- GIVEN INSTRUCTION: Check the listing below for lines with the word "joints" and say how many there are, with nothing but the number.

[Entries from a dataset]
------------------------------------------------
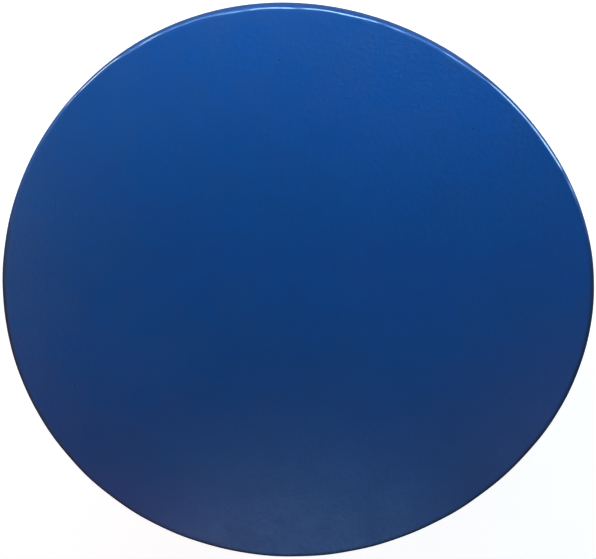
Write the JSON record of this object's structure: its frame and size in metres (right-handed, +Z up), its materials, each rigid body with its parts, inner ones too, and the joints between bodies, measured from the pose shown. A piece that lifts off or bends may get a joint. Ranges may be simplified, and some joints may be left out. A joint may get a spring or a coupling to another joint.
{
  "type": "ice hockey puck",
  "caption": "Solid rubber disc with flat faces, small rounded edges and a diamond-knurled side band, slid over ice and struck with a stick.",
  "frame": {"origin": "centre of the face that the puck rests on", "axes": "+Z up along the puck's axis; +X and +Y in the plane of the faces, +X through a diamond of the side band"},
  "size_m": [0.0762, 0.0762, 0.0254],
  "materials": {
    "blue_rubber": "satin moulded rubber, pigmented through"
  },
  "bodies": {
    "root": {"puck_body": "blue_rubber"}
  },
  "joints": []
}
------------------------------------------------
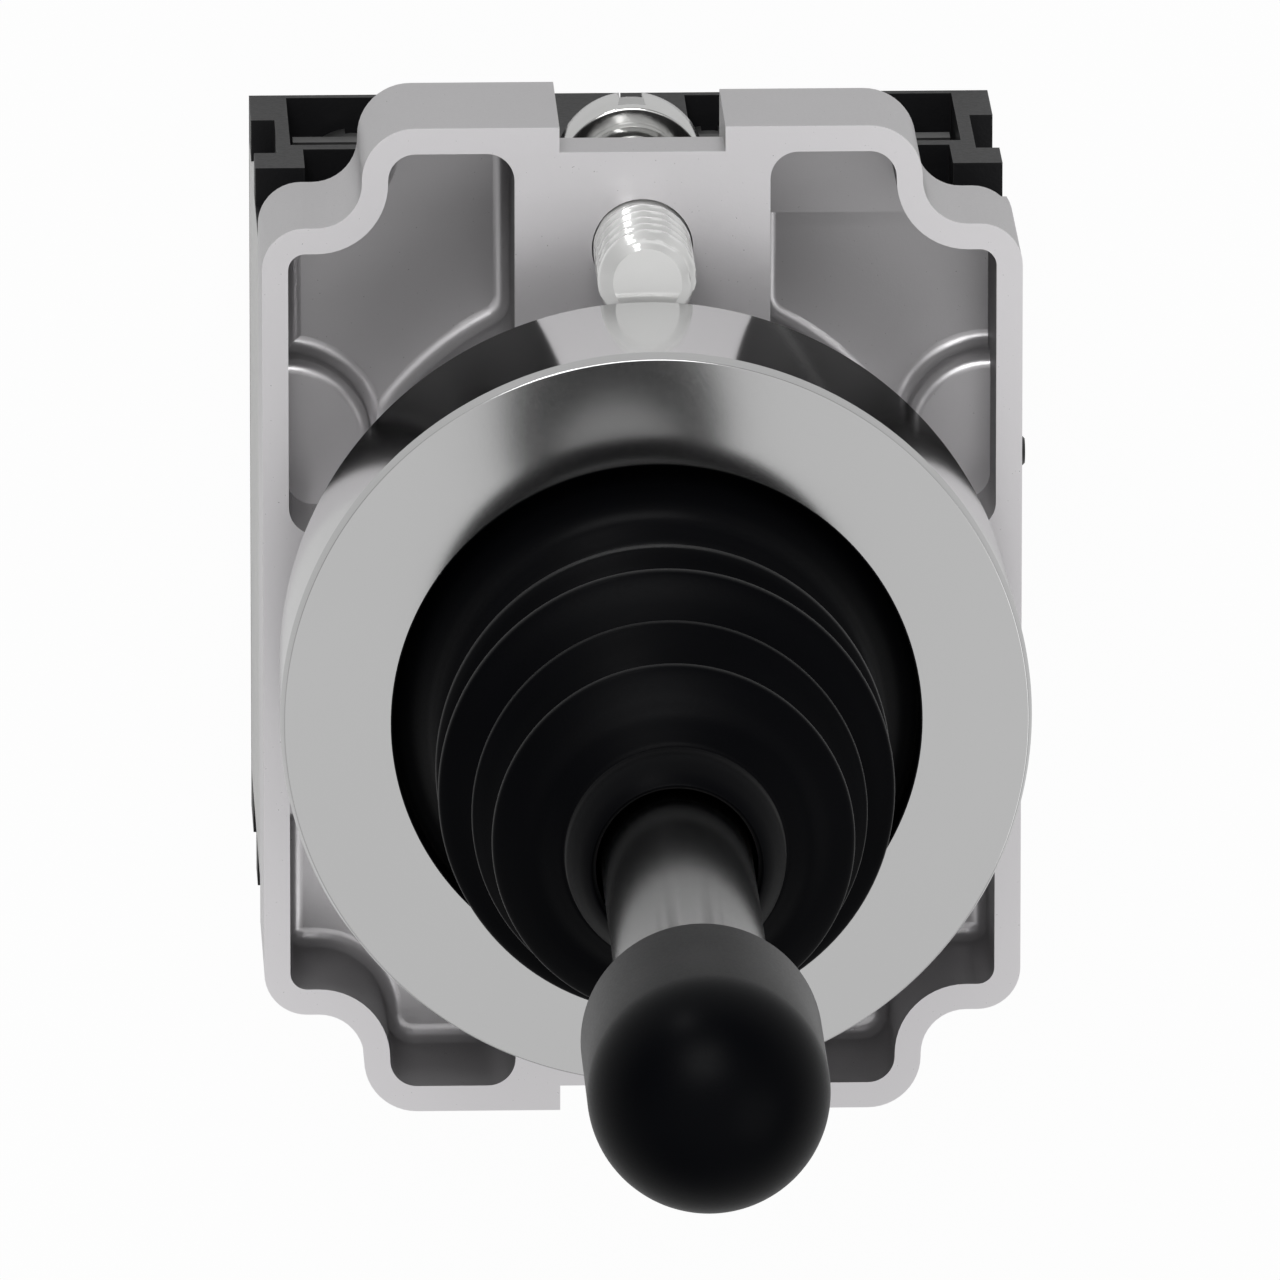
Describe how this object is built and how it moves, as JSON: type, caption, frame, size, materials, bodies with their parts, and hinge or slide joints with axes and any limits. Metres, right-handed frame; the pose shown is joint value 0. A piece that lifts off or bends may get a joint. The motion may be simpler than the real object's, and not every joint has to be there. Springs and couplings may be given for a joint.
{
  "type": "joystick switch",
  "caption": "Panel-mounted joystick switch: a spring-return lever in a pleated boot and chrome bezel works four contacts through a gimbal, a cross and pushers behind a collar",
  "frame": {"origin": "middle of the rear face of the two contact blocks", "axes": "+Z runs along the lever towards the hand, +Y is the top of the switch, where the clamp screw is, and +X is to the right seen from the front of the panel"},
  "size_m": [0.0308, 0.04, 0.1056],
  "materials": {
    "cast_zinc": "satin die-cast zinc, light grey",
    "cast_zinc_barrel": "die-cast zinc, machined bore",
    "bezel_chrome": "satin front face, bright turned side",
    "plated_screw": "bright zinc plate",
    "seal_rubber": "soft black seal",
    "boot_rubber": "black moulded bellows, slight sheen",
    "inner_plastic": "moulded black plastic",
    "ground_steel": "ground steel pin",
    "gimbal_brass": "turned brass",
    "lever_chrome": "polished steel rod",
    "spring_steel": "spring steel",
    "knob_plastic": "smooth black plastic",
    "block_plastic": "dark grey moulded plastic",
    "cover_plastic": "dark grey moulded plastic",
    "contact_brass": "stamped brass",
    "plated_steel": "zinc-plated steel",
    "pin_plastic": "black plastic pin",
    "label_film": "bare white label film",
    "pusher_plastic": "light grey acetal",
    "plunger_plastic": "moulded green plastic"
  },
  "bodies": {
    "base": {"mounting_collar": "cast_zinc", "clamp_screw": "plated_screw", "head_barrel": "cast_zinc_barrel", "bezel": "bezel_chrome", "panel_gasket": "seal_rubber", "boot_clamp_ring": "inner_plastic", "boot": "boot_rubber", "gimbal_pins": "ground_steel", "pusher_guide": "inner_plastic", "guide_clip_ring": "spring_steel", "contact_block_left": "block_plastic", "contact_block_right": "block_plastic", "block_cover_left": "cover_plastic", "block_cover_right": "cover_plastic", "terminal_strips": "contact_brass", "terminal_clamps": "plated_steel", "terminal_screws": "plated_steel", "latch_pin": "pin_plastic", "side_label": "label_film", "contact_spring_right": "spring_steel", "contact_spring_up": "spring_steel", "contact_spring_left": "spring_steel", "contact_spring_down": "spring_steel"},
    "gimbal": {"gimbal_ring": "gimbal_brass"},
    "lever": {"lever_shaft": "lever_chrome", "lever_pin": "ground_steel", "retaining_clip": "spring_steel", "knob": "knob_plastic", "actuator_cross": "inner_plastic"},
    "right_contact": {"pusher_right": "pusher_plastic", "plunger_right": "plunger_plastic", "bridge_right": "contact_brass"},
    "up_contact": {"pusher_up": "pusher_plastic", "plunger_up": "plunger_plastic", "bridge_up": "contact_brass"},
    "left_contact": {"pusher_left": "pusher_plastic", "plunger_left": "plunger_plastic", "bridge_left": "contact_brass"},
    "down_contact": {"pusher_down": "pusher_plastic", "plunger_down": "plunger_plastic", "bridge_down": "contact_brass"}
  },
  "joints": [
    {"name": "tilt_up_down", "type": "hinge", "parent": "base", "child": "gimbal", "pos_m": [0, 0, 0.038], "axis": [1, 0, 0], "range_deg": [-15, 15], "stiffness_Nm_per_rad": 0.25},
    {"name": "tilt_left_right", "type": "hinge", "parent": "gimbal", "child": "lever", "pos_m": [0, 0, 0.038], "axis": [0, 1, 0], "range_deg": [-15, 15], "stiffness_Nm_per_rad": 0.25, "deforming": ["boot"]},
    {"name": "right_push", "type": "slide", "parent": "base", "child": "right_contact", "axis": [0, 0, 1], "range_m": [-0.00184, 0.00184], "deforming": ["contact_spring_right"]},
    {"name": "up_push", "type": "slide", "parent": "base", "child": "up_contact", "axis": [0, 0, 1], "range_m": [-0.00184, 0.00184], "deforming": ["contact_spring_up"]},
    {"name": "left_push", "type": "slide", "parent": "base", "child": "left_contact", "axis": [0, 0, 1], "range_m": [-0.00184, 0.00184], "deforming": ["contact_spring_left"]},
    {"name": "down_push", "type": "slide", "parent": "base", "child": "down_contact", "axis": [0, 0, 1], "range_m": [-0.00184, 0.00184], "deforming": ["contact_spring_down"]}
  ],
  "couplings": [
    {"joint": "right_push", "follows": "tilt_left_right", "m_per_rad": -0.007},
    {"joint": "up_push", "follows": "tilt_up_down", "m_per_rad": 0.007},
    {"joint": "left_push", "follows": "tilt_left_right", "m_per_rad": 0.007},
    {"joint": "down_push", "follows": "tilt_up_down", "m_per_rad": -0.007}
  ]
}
------------------------------------------------
- SOLUTION TO THIS TASK: 4